As Krugman writes, “if interstellar trade is to be at all practical, the spaceships which conducts it must move at speeds which are reasonable fractions of the speed of light… The time taken by the spacecraft to make the round trip will appear less to an observer on the craft than to one remaining on Earth. Since an interstellar voyage is an investment project which must have a positive present value, there is obviously a problem in deciding which transit time to use in the present value calculation” (Krugman, 2-3).
Translation: There are now two potential time variables we can use in our Present Value calculation.
Note: PV = Present Value, FV = Future Value, r = Rate of Return, n = Time
So if our Present Value formula is PV = FV (1/(1+r)^n)
Krugman and the Laws of Physics are telling us that n is no longer a given variable. We must choose between n in “real time” or the intertial frame of time we all inhabit and n’, “space craft time” or the time frame of reference for our interstellar traders.
Why does this happen? I’m not a physicist so I have no idea. I just know it’s pretty common in science fiction books and movies.
So why is this important? Let us look at an example:
The Kaminoans are building a giant army (check our series on them) and are trying to determine who should supply the clone army with weapons. A war-like species that occupies a planet called Earth off the arms of Orion in the Milky Way Galaxy has caught their attention so they have offered a bid. The Kaminoans say they will pay an arms dealer with Kaminoan government bonds worth 500 trillion galactic dollars. Naturally, this bid caught the attention of Weyland-Yutani who has directed their finance department to look into the matter. Everyone is excited at the prospect of bringing in such massive revenues so they hire their most experienced smuggler, Han Solo. Han has already done the math for Weyland-Yutani.
It will take Han and his co-pilot Chewbacca 600 years to travel to Kamino and back to Earth. So he then breaks down how many years it will have felt have passed on the Millennium Falcon. We will say that the Falcon can travel at 95% of the speed of light.
n’ = 600 * square root of 1-(velocity of craft in meters/second)^2/(speed of light in meters/second)^2
n’= 600* square root of 1-( 284,802,835.10)^2/(299792458)^2
n’ = 187.35
Han is then courteous enough to plug that into the Present Value formula for the Weyland-Yutani executives. He assumes the rate of return is 2.89% which is equal to Earth government bonds.
PV = $500 trillion (1/(1+2.89)^187.35)
PV = $2,403,576,051,512
Han himself says that he will need at least one trillion dollars for the delivery, “187.35 years is a long time to be playing Sabacc with this walking carpet.” Despite the seemingly high cost of the operation, the Weyland-Yutani executives are still excited and debate amongst themselves how to best pursue the project.

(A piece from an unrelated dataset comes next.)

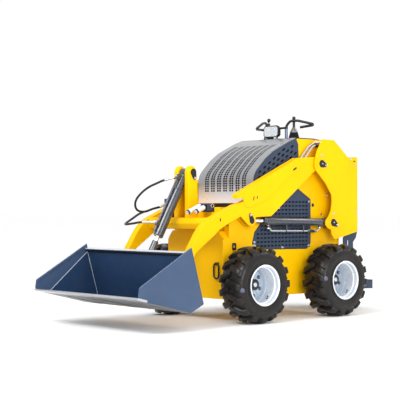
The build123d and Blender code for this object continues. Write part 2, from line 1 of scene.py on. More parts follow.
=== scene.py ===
import json
import math
import random

import bmesh
import bpy
from mathutils import Matrix, Vector, noise
from mathutils.geometry import tessellate_polygon

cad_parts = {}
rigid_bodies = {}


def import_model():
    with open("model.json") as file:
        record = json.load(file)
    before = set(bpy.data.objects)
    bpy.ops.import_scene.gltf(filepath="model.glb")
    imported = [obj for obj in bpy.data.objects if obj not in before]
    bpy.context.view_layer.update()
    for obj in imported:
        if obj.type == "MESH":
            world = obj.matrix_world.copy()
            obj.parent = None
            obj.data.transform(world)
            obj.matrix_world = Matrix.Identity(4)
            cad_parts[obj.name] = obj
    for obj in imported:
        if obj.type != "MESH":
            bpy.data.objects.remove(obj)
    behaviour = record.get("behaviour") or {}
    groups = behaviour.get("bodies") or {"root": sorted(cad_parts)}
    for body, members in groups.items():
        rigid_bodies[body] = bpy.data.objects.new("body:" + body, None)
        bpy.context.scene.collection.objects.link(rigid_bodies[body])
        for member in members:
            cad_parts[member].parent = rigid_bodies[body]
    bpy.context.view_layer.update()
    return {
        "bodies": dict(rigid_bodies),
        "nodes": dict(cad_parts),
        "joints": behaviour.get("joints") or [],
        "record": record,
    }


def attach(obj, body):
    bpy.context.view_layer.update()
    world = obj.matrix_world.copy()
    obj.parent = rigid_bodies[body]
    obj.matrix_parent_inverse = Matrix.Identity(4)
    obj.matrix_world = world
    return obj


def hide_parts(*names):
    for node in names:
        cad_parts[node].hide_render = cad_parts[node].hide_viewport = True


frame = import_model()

# ---------------------------------------------------------------------------
# Compact skid steer loader. Tables are in millimetres from the front axle:
# x forward, y to the machine's left, z up. mm() puts them into the row frame.
# ---------------------------------------------------------------------------
FRONT_AXLE_X = 0.158
WHEELBASE, TYRE_R, TYRE_Y = 793.0, 254.0, 438.0
CHASSIS_HALF, SIDE_T = 282.0, 8.0
ARM_IN, ARM_OUT, BARREL_Y = 290.0, 346.0, 318.0
TOWER_IN, TOWER_OUT = 352.0, 362.0
BUCKET_HALF = 552.0
ARM_PIVOT, LIFT_BASE, LIFT_EYE = (-740.0, 1074.0), (-860.0, 656.0), (-64.0, 676.0)
BUCKET_PIVOT, TILT_TOP, TILT_EYE = (530.0, 262.0), (222.0, 1002.0), (559.0, 412.0)


def mm(p):
    return Vector((p[0] / 1000 + FRONT_AXLE_X, p[1] / 1000, p[2] / 1000))


def srgb(r, g, b):
    return tuple((c / 255 / 12.92) if c / 255 <= 0.04045 else ((c / 255 + 0.055) / 1.055) ** 2.4 for c in (r, g, b)) + (1.0,)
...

Then one of the executive assistants asks, “Wouldn’t we use how many years it will take in ‘real time’? The Kaminoan bonds will be redeemable in 600 ‘real time’ years, not whatever it feels like to Han and Chewie on the Falcon.”
The executive assistant continued, “If that’s the case, this project would only have a present value of $18,839,512.”

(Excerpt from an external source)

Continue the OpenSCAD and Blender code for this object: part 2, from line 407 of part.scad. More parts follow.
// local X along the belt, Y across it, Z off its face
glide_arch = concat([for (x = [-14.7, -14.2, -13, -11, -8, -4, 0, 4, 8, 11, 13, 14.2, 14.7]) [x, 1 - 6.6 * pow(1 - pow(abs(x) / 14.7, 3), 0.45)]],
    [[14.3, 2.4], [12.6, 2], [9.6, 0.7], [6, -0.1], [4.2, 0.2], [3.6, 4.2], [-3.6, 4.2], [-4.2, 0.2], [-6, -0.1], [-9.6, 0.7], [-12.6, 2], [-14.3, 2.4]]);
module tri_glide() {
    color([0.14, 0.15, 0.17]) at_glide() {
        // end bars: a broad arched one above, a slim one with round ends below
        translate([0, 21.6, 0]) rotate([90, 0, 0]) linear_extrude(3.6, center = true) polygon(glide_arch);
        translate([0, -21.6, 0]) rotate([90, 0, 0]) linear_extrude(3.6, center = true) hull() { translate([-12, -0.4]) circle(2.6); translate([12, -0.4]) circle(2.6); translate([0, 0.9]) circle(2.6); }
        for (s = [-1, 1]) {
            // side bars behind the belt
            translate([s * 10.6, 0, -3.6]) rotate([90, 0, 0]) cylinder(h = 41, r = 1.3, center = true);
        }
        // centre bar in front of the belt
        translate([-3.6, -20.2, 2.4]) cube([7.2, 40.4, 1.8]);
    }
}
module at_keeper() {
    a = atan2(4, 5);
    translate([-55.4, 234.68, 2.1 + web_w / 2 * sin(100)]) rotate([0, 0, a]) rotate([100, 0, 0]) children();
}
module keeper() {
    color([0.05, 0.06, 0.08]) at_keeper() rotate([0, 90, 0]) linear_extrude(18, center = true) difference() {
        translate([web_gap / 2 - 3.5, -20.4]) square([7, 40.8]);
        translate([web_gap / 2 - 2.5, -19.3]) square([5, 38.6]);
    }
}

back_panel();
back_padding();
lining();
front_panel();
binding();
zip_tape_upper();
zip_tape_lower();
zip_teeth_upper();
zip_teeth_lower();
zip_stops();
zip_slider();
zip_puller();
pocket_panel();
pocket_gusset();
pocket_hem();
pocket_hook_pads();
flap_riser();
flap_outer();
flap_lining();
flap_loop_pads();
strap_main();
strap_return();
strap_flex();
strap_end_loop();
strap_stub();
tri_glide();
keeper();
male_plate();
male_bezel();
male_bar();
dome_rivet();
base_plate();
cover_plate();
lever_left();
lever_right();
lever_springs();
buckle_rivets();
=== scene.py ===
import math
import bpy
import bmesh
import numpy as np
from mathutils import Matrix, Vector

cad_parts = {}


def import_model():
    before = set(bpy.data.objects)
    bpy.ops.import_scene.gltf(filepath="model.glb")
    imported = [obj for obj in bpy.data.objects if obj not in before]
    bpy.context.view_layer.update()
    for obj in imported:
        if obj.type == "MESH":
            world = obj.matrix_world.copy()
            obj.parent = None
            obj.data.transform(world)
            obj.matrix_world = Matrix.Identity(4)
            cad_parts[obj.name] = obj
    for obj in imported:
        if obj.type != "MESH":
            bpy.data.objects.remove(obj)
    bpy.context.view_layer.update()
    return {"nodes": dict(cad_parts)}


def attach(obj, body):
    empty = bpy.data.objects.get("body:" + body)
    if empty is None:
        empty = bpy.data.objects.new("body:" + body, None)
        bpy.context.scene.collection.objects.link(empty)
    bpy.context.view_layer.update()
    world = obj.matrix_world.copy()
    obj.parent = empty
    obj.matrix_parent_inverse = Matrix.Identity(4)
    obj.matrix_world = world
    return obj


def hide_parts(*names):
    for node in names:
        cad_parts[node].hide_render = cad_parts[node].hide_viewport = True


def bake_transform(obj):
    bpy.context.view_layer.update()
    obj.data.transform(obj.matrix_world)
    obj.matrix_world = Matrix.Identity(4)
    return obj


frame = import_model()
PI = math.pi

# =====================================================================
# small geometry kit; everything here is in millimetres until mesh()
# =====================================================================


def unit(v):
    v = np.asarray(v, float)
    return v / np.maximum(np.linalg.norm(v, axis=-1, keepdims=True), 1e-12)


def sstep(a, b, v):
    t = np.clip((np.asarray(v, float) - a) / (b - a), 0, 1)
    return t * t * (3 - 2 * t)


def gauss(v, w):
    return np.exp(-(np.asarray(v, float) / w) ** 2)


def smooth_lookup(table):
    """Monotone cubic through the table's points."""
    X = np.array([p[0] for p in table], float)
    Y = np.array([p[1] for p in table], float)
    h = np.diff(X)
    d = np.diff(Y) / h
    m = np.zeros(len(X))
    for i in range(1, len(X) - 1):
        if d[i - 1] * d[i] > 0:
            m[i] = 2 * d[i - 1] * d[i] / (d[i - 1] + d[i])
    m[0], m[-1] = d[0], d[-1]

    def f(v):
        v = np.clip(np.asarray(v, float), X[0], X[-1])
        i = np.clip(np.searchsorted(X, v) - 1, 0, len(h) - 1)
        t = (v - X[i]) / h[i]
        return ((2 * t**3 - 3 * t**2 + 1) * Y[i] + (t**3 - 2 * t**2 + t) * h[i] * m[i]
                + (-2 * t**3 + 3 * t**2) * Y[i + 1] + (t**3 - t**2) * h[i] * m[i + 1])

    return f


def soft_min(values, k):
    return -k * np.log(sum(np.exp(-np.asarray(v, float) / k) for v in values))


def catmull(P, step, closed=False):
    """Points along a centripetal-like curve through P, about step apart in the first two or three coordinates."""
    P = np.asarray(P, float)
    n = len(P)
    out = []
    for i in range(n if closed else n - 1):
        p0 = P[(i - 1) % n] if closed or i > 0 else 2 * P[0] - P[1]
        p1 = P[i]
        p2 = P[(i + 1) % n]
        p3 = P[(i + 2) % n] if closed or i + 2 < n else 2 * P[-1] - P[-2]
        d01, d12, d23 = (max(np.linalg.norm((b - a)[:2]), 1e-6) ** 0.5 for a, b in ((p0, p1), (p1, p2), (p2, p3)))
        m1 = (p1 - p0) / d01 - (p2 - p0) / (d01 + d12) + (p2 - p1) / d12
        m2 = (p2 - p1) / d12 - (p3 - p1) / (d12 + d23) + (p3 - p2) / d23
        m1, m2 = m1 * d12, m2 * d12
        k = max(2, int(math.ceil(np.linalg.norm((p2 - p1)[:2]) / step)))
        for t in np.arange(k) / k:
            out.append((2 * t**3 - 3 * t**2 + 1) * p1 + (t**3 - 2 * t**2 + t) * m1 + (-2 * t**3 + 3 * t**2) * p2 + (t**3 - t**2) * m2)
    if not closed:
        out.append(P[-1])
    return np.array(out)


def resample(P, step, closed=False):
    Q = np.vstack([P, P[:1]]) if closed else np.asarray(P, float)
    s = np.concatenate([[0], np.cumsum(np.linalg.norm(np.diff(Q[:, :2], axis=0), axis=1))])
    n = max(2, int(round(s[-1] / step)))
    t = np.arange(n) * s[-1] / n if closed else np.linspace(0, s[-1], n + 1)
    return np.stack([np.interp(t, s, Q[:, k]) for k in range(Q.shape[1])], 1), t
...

“Well Corellia doesn’t have much in the way of public schooling so my math could have been a little off…” Han commented.
With this revelation, the executive team at Weyland-Yutani decided such a small contract was not worth their time so they turned to discuss other business matters such as their bio weapons division. Han, though feigning ignorance in interstellar trade calculations, had found his plans foiled. He had intended to deliver only 18.9 million dollars’ worth of Weyland-Yutani weapons as the Kaminoan contract intended. He would have then sold the additional trillions of dollars’ worth of equipment to Jabba the Hutt for a hefty profit.
What this shows is that future interstellar traders will have to be wary about which time variable they use when making their calculations otherwise actual results will be way off from their initial estimates. However, it is likely Krugman’s First Fundamental Theorem of Interstellar Trade will be known across project operations departments, “When trade takes place between two planets in a common inertial frame, the interest costs on goods in transit should be calculated using time measured by clocks in the common frame, and not by clocks in the frame of the trading spacecraft.” (Krugman, 8).
This brings our Space Economy series and second year of Nerd Econ to a close. It has been fun to look at some of the challenges we face before becoming a space faring species as well as what the economic and government situation may look like at the time. It definitely won’t be easy and I imagine if it takes hundreds of years to trade goods between planets, ships will be piloted by drones, not humans and Wookies. But it definitely looks like the future will be bright and exciting (really exciting if those trade ships return with a Xenomorph infestation). Wishing everyone a Merry Christmas and Happy Holidays!